Every line of the material is to be repeated exactly as it stands.

====

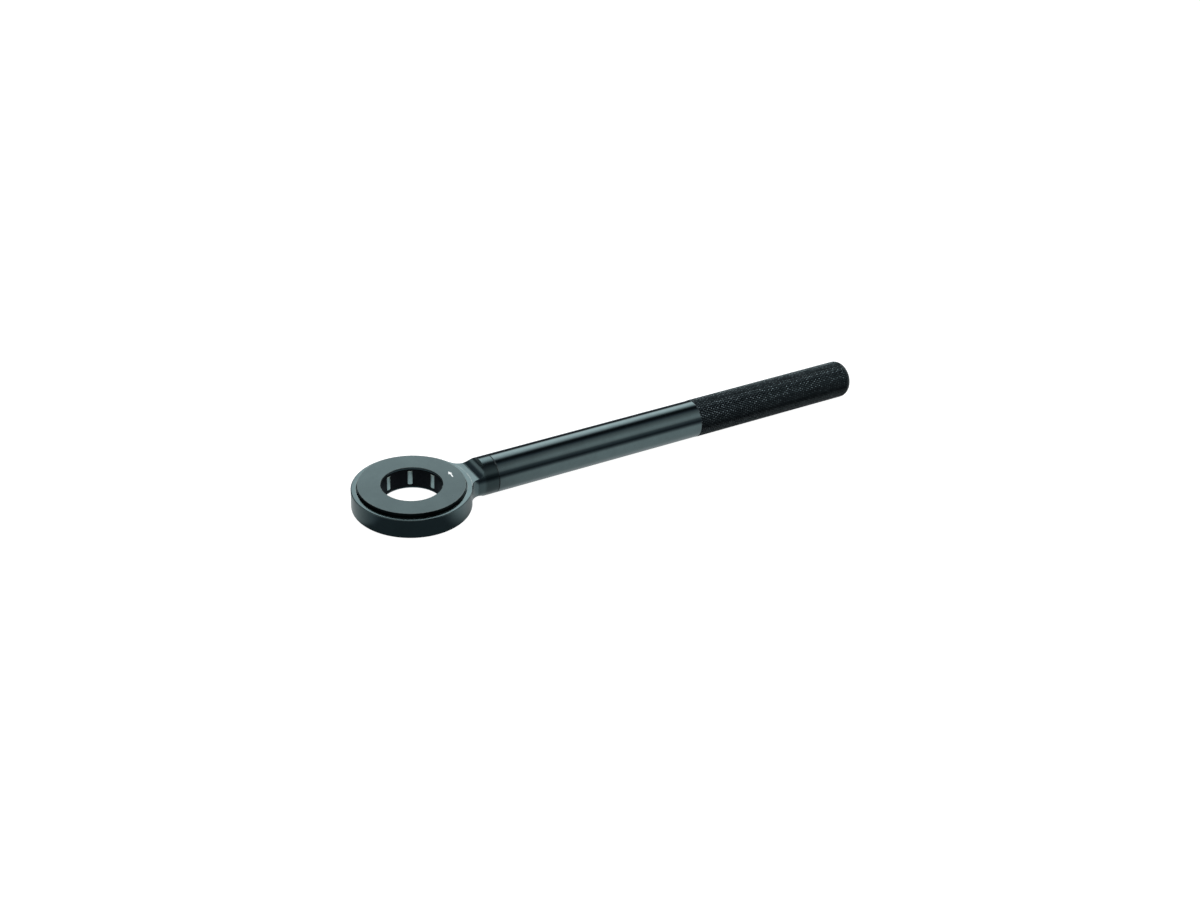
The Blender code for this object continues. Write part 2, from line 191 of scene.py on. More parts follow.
def plate(name, outline, z0, z1, upright=False):
    """An outline of (x, y) raised from z0 to z1, or of (x, z) reaching from y0 to y1."""
    n = len(outline)
    area = sum(outline[i - 1][0] * outline[i][1] - outline[i][0] * outline[i - 1][1] for i in range(n))
    if area < 0:
        outline = outline[::-1]
    low = [(x, y, z0) for x, y in outline]
    high = [(x, y, z1) for x, y in outline]
    faces = [tuple(range(n))[::-1], tuple(range(n, 2 * n))]
    faces += [(i, (i + 1) % n, n + (i + 1) % n, n + i) for i in range(n)]
    v = np.array(low + high)
    if upright:
        v = np.stack([v[:, 0], -v[:, 2], v[:, 1]], axis=1)
    return new_object(name, v, faces)


def cut(obj, other, operation="DIFFERENCE"):
    mod = obj.modifiers.new("b", "BOOLEAN")
    mod.operation, mod.solver, mod.object = operation, "EXACT", other
    graph = bpy.context.evaluated_depsgraph_get()
    mesh = bpy.data.meshes.new_from_object(obj.evaluated_get(graph))
    obj.modifiers.clear()
    old = obj.data
    obj.data = mesh
    bpy.data.meshes.remove(old)
    tool = other.data
    bpy.data.objects.remove(other)
    bpy.data.meshes.remove(tool)
    return obj


def tidy(obj, dist=1e-6):
    bm = bmesh.new()
    bm.from_mesh(obj.data)
    bmesh.ops.remove_doubles(bm, verts=bm.verts[:], dist=dist)
    bmesh.ops.dissolve_degenerate(bm, edges=bm.edges[:], dist=dist)
    bmesh.ops.recalc_face_normals(bm, faces=bm.faces[:])
    bm.to_mesh(obj.data)
    bm.free()
    return obj


def soft_edges(obj, width, test, degrees=28.0, segments=2):
    """Rounds the sharp edges that test(midpoint in local millimetres) picks."""
    bm = bmesh.new()
    bm.from_mesh(obj.data)
    picked = []
    for e in bm.edges:
        if len(e.link_faces) != 2 or e.calc_face_angle(0.0) < math.radians(degrees):
            continue
        mid = (e.verts[0].co + e.verts[1].co) / 2
        if test((mid.x - AX) * 1000, mid.y * 1000, (mid.z - Z0) * 1000):
            picked.append(e)
    if picked:
        bmesh.ops.bevel(
            bm, geom=picked, offset=width / 1000, segments=segments, profile=0.5,
            affect="EDGES", clamp_overlap=True,
        )
    bm.to_mesh(obj.data)
    bm.free()
    return obj


def weigh(obj):
    mod = obj.modifiers.new("normals", "WEIGHTED_NORMAL")
    mod.keep_sharp = True
    mod.weight = 60
    return obj


# --------------------------------------------------------------------------- node tools
class Tree:
    def __init__(self, mat):
        mat.use_nodes = True
        self.nt = mat.node_tree
        self.nt.nodes.clear()

    def add(self, kind, props=None, **inputs):
        node = self.nt.nodes.new(kind)
        for k, v in (props or {}).items():
            setattr(node, k, v)
        for k, v in inputs.items():
            self.put(node, k.replace("_", " "), v)
        return node

    def put(self, node, key, value):
        if isinstance(key, str) and key.lstrip("#").isdigit():
            key = int(key.lstrip("#"))
        socket = node.inputs[key]
        if isinstance(value, bpy.types.NodeSocket):
            self.nt.links.new(value, socket)
        elif isinstance(value, bpy.types.Node):
            self.nt.links.new(value.outputs[0], socket)
        else:
            socket.default_value = value

    def math(self, op, a, b=None, c=None, clamp=False):
        node = self.nt.nodes.new("ShaderNodeMath")
        node.operation, node.use_clamp = op, clamp
        for i, v in enumerate((a, b, c)):
            if v is not None:
                self.put(node, str(i), v)
        return node.outputs[0]

    def vmath(self, op, a, b=None, scale=None):
        node = self.nt.nodes.new("ShaderNodeVectorMath")
        node.operation = op
        self.put(node, "0", a)
        if b is not None:
            self.put(node, "1", b)
        if scale is not None:
            self.put(node, "Scale", scale)
        return node.outputs["Value"] if op in ("DOT_PRODUCT", "LENGTH", "DISTANCE") else node.outputs[0]

    def noise(self, vector, scale, detail=2.0, rough=0.5):
        node = self.nt.nodes.new("ShaderNodeTexNoise")
        self.put(node, "Vector", vector)
        self.put(node, "Scale", scale)
        self.put(node, "Detail", detail)
        self.put(node, "Roughness", rough)
        return node.outputs["Fac"] if "Fac" in node.outputs else node.outputs[0]

    def ramp(self, value, lo, hi, a=0.0, b=1.0, smooth=True):
        node = self.nt.nodes.new("ShaderNodeMapRange")
        node.interpolation_type = "SMOOTHSTEP" if smooth else "LINEAR"
        for i, v in enumerate((value, lo, hi, a, b)):
            self.put(node, str(i), v)
        return node.outputs[0]

    def mix(self, fac, a, b):
        node = self.nt.nodes.new("ShaderNodeMix")
        node.data_type = "RGBA"
        self.put(node, "0", fac)
        for i, v in ((6, a), (7, b)):
            if isinstance(v, tuple):
                v = (*v, 1.0) if len(v) == 3 else v
            self.put(node, str(i), v)
        return node.outputs[2]

    def local(self):
        """Position in millimetres about the clutch axis, at rest: the mesh's own coordinates."""
        coord = self.nt.nodes.new("ShaderNodeTexCoord").outputs["Object"]
        moved = self.vmath("SUBTRACT", coord, (AX, 0.0, Z0))
        return self.vmath("SCALE", moved, scale=1000.0)

    def split(self, vector):
        node = self.nt.nodes.new("ShaderNodeSeparateXYZ")
        self.put(node, "0", vector)
        return node.outputs

    def join(self, x, y, z):
        node = self.nt.nodes.new("ShaderNodeCombineXYZ")
        for i, v in enumerate((x, y, z)):
            self.put(node, str(i), v)
        return node.outputs[0]

    def bevel(self, radius_mm, samples=6):
        node = self.nt.nodes.new("ShaderNodeBevel")
        node.samples = samples
        self.put(node, "Radius", radius_mm / 1000)
        return node.outputs[0]

    def finish(self, **sockets):
        shader = self.nt.nodes.new("ShaderNodeBsdfPrincipled")
        for k, v in sockets.items():
            self.put(shader, k.replace("_", " "), v)
        out = self.nt.nodes.new("ShaderNodeOutputMaterial")
        self.nt.links.new(shader.outputs[0], out.inputs[0])
        return shader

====

• [FINAL ANSWER]:
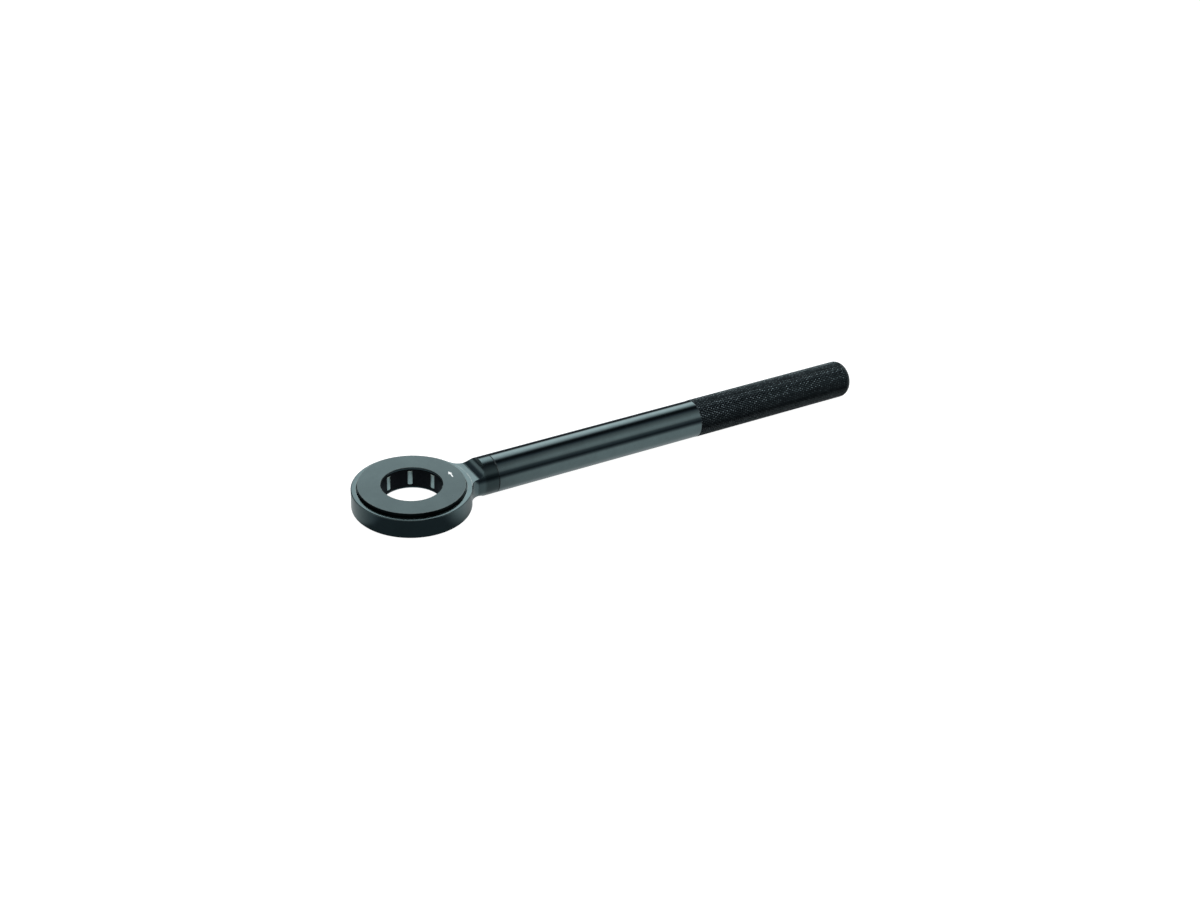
The Blender code for this object continues. Write part 2, from line 191 of scene.py on. More parts follow.
def plate(name, outline, z0, z1, upright=False):
    """An outline of (x, y) raised from z0 to z1, or of (x, z) reaching from y0 to y1."""
    n = len(outline)
    area = sum(outline[i - 1][0] * outline[i][1] - outline[i][0] * outline[i - 1][1] for i in range(n))
    if area < 0:
        outline = outline[::-1]
    low = [(x, y, z0) for x, y in outline]
    high = [(x, y, z1) for x, y in outline]
    faces = [tuple(range(n))[::-1], tuple(range(n, 2 * n))]
    faces += [(i, (i + 1) % n, n + (i + 1) % n, n + i) for i in range(n)]
    v = np.array(low + high)
    if upright:
        v = np.stack([v[:, 0], -v[:, 2], v[:, 1]], axis=1)
    return new_object(name, v, faces)


def cut(obj, other, operation="DIFFERENCE"):
    mod = obj.modifiers.new("b", "BOOLEAN")
    mod.operation, mod.solver, mod.object = operation, "EXACT", other
    graph = bpy.context.evaluated_depsgraph_get()
    mesh = bpy.data.meshes.new_from_object(obj.evaluated_get(graph))
    obj.modifiers.clear()
    old = obj.data
    obj.data = mesh
    bpy.data.meshes.remove(old)
    tool = other.data
    bpy.data.objects.remove(other)
    bpy.data.meshes.remove(tool)
    return obj


def tidy(obj, dist=1e-6):
    bm = bmesh.new()
    bm.from_mesh(obj.data)
    bmesh.ops.remove_doubles(bm, verts=bm.verts[:], dist=dist)
    bmesh.ops.dissolve_degenerate(bm, edges=bm.edges[:], dist=dist)
    bmesh.ops.recalc_face_normals(bm, faces=bm.faces[:])
    bm.to_mesh(obj.data)
    bm.free()
    return obj


def soft_edges(obj, width, test, degrees=28.0, segments=2):
    """Rounds the sharp edges that test(midpoint in local millimetres) picks."""
    bm = bmesh.new()
    bm.from_mesh(obj.data)
    picked = []
    for e in bm.edges:
        if len(e.link_faces) != 2 or e.calc_face_angle(0.0) < math.radians(degrees):
            continue
        mid = (e.verts[0].co + e.verts[1].co) / 2
        if test((mid.x - AX) * 1000, mid.y * 1000, (mid.z - Z0) * 1000):
            picked.append(e)
    if picked:
        bmesh.ops.bevel(
            bm, geom=picked, offset=width / 1000, segments=segments, profile=0.5,
            affect="EDGES", clamp_overlap=True,
        )
    bm.to_mesh(obj.data)
    bm.free()
    return obj


def weigh(obj):
    mod = obj.modifiers.new("normals", "WEIGHTED_NORMAL")
    mod.keep_sharp = True
    mod.weight = 60
    return obj


# --------------------------------------------------------------------------- node tools
class Tree:
    def __init__(self, mat):
        mat.use_nodes = True
        self.nt = mat.node_tree
        self.nt.nodes.clear()

    def add(self, kind, props=None, **inputs):
        node = self.nt.nodes.new(kind)
        for k, v in (props or {}).items():
            setattr(node, k, v)
        for k, v in inputs.items():
            self.put(node, k.replace("_", " "), v)
        return node

    def put(self, node, key, value):
        if isinstance(key, str) and key.lstrip("#").isdigit():
            key = int(key.lstrip("#"))
        socket = node.inputs[key]
        if isinstance(value, bpy.types.NodeSocket):
            self.nt.links.new(value, socket)
        elif isinstance(value, bpy.types.Node):
            self.nt.links.new(value.outputs[0], socket)
        else:
            socket.default_value = value

    def math(self, op, a, b=None, c=None, clamp=False):
        node = self.nt.nodes.new("ShaderNodeMath")
        node.operation, node.use_clamp = op, clamp
        for i, v in enumerate((a, b, c)):
            if v is not None:
                self.put(node, str(i), v)
        return node.outputs[0]

    def vmath(self, op, a, b=None, scale=None):
        node = self.nt.nodes.new("ShaderNodeVectorMath")
        node.operation = op
        self.put(node, "0", a)
        if b is not None:
            self.put(node, "1", b)
        if scale is not None:
            self.put(node, "Scale", scale)
        return node.outputs["Value"] if op in ("DOT_PRODUCT", "LENGTH", "DISTANCE") else node.outputs[0]

    def noise(self, vector, scale, detail=2.0, rough=0.5):
        node = self.nt.nodes.new("ShaderNodeTexNoise")
        self.put(node, "Vector", vector)
        self.put(node, "Scale", scale)
        self.put(node, "Detail", detail)
        self.put(node, "Roughness", rough)
        return node.outputs["Fac"] if "Fac" in node.outputs else node.outputs[0]

    def ramp(self, value, lo, hi, a=0.0, b=1.0, smooth=True):
        node = self.nt.nodes.new("ShaderNodeMapRange")
        node.interpolation_type = "SMOOTHSTEP" if smooth else "LINEAR"
        for i, v in enumerate((value, lo, hi, a, b)):
            self.put(node, str(i), v)
        return node.outputs[0]

    def mix(self, fac, a, b):
        node = self.nt.nodes.new("ShaderNodeMix")
        node.data_type = "RGBA"
        self.put(node, "0", fac)
        for i, v in ((6, a), (7, b)):
            if isinstance(v, tuple):
                v = (*v, 1.0) if len(v) == 3 else v
            self.put(node, str(i), v)
        return node.outputs[2]

    def local(self):
        """Position in millimetres about the clutch axis, at rest: the mesh's own coordinates."""
        coord = self.nt.nodes.new("ShaderNodeTexCoord").outputs["Object"]
        moved = self.vmath("SUBTRACT", coord, (AX, 0.0, Z0))
        return self.vmath("SCALE", moved, scale=1000.0)

    def split(self, vector):
        node = self.nt.nodes.new("ShaderNodeSeparateXYZ")
        self.put(node, "0", vector)
        return node.outputs

    def join(self, x, y, z):
        node = self.nt.nodes.new("ShaderNodeCombineXYZ")
        for i, v in enumerate((x, y, z)):
            self.put(node, str(i), v)
        return node.outputs[0]

    def bevel(self, radius_mm, samples=6):
        node = self.nt.nodes.new("ShaderNodeBevel")
        node.samples = samples
        self.put(node, "Radius", radius_mm / 1000)
        return node.outputs[0]

    def finish(self, **sockets):
        shader = self.nt.nodes.new("ShaderNodeBsdfPrincipled")
        for k, v in sockets.items():
            self.put(shader, k.replace("_", " "), v)
        out = self.nt.nodes.new("ShaderNodeOutputMaterial")
        self.nt.links.new(shader.outputs[0], out.inputs[0])
        return shader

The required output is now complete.